Both Autor and Brynjolfsson and McAfee describe how systems are redesigned in order to take advantage of automation, however. Brynjolfsson and McAfee wrote that “a key aspect of SBTC was not just the skills of those working with computers, but more importantly the broader changes in work organization that were made possible by information technology.” They continued, “It was not so much that those directly working with computers had to be more skilled, but rather that whole production processes, and even industries, were reengineered to exploit powerful new information technologies.” Autor gives the example of Amazon, formerly reliant on low-skill runners to pick their products for shipping, dashing around the warehouse, bringing in Kiva Systems to design a more robot-friendly system where the shelves were programmed to come to the pickers, reducing the human job to only that task that could not be exported.

As the automated economy progresses, we would do well to remember that, while there is certainly a baked-in pattern and logic to computerized work, the programming away of jobs is performed by people. Programmers and management consultants decide how best to “reengineer” “whole production processes, and even industries” to take advantage of the capabilities of computers. That it so happens that jobs resembling those of the programmers and consultants, jobs high in abstraction, turn out to also be those best complemented, rather than replaced, by automation may be more than convenient.

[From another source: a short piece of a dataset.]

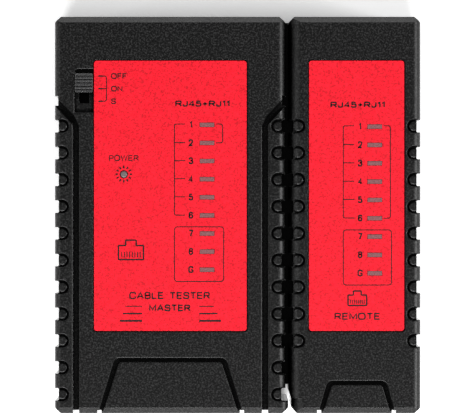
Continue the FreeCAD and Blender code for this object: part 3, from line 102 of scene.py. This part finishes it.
# Plain stroke letters: a width and strokes, all as a share of the letter's height.
LETTERS = {
    "A": (0.96, (
        straight((0, 0), (0.48, 1), (0.96, 0)),
        straight((0.18, 0.34), (0.78, 0.34)))),
    "B": (0.80, (
        straight((0, 0), (0, 1)),
        curve(0.25, (0, 1), (0.74, 1), (0.74, 0.53), (0, 0.53)),
        curve(0.26, (0, 0.53), (0.80, 0.53), (0.80, 0), (0, 0)))),
    "C": (0.90, (
        curve(ROUND, (0.90, 0.66), (0.90, 1), (0, 1), (0, 0), (0.90, 0), (0.90, 0.34)),)),
    "E": (0.74, (
        straight((0.74, 1), (0, 1), (0, 0), (0.74, 0)),
        straight((0, 0.52), (0.68, 0.52)))),
    "F": (0.70, (
        straight((0.70, 1), (0, 1), (0, 0)),
        straight((0, 0.50), (0.62, 0.50)))),
    "G": (0.92, (
        curve(ROUND, (0.88, 0.70), (0.88, 1), (0, 1), (0, 0), (0.90, 0), (0.90, 0.40)),
        straight((0.92, 0.44), (0.48, 0.44)))),
    "J": (0.60, (curve(0.30, (0.60, 1), (0.60, 0), (0, 0), (0, 0.34)),)),
    "L": (0.68, (straight((0, 1), (0, 0), (0.68, 0)),)),
    "M": (0.98, (straight((0, 0), (0, 1), (0.49, 0.14), (0.98, 1), (0.98, 0)),)),
    "N": (0.86, (straight((0, 0), (0, 1), (0.86, 0), (0.86, 1)),)),
    "O": (0.98, (ring(ROUND, (0, 0), (0.98, 0), (0.98, 1), (0, 1)),)),
    "P": (0.78, (
        straight((0, 0), (0, 1)),
        curve(0.27, (0, 1), (0.78, 1), (0.78, 0.46), (0, 0.46)))),
    "R": (0.84, (
        straight((0, 0), (0, 1)),
        curve(0.26, (0, 1), (0.80, 1), (0.80, 0.48), (0, 0.48)),
        straight((0.46, 0.48), (0.84, 0)))),
    "S": (0.80, (
        curve(
            0.26, (0.77, 0.70), (0.77, 1), (0.03, 1), (0.03, 0.52),
            (0.80, 0.52), (0.80, 0), (0, 0), (0, 0.30)),)),
    "T": (0.80, (
        straight((0, 1), (0.80, 1)),
        straight((0.40, 1), (0.40, 0)))),
    "W": (1.24, (straight((0, 1), (0.30, 0), (0.62, 1), (0.94, 0), (1.24, 1)),)),
    "1": (0.34, (straight((0, 0.76), (0.30, 1), (0.30, 0)),)),
    "2": (0.70, (
        curve(0.24, (0.02, 0.68), (0.02, 1), (0.68, 1), (0.68, 0.52), (0, 0), (0.02, 0)),
        straight((0, 0), (0.70, 0)))),
    "3": (0.70, (
        curve(0.25, (0.03, 0.72), (0.03, 1), (0.66, 1), (0.66, 0.54), (0.26, 0.54)),
        curve(0.26, (0.26, 0.54), (0.70, 0.54), (0.70, 0), (0, 0), (0, 0.28)))),
    "4": (0.76, (straight((0.55, 0), (0.55, 1), (0, 0.28), (0.76, 0.28)),)),
    "5": (0.70, (
        straight((0.64, 1), (0.10, 1), (0.04, 0.50)),
        curve(0.28, (0.04, 0.50), (0.20, 0.62), (0.70, 0.62), (0.70, 0), (0, 0), (0, 0.26)))),
    "6": (0.70, (
        ring(0.30, (0, 0), (0.70, 0), (0.70, 0.58), (0, 0.58)),
        curve(0.34, (0, 0.30), (0, 1), (0.66, 1), (0.66, 0.74)))),
    "7": (0.68, (straight((0, 1), (0.68, 1), (0.24, 0)),)),
    "8": (0.70, (
        ring(0.24, (0.04, 0.54), (0.66, 0.54), (0.66, 1), (0.04, 1)),
        ring(0.27, (0, 0), (0.70, 0), (0.70, 0.54), (0, 0.54)))),
    "+": (0.66, (
        straight((0, 0.46), (0.66, 0.46)),
        straight((0.33, 0.13), (0.33, 0.79)))),
}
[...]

The seemingly mundane routinized tasks of the Amazon picker, or the retail worker, or the technical support specialist may seem to be little more than drudgery and tasks to be automated. But, as Autor describes in several contexts, there are many ways in which those routine tasks can be embedded in more comprehensive work environments, and computerization can add value to the job as it stands. The trick is, the programmer and the consultant have to see the job in all its particularity before they could know how to complement it. They rarely do, and so those jobs are rarely complemented. They have to see how the support specialist uses his whole repertoire of human advantages before they replace him with a screen reader.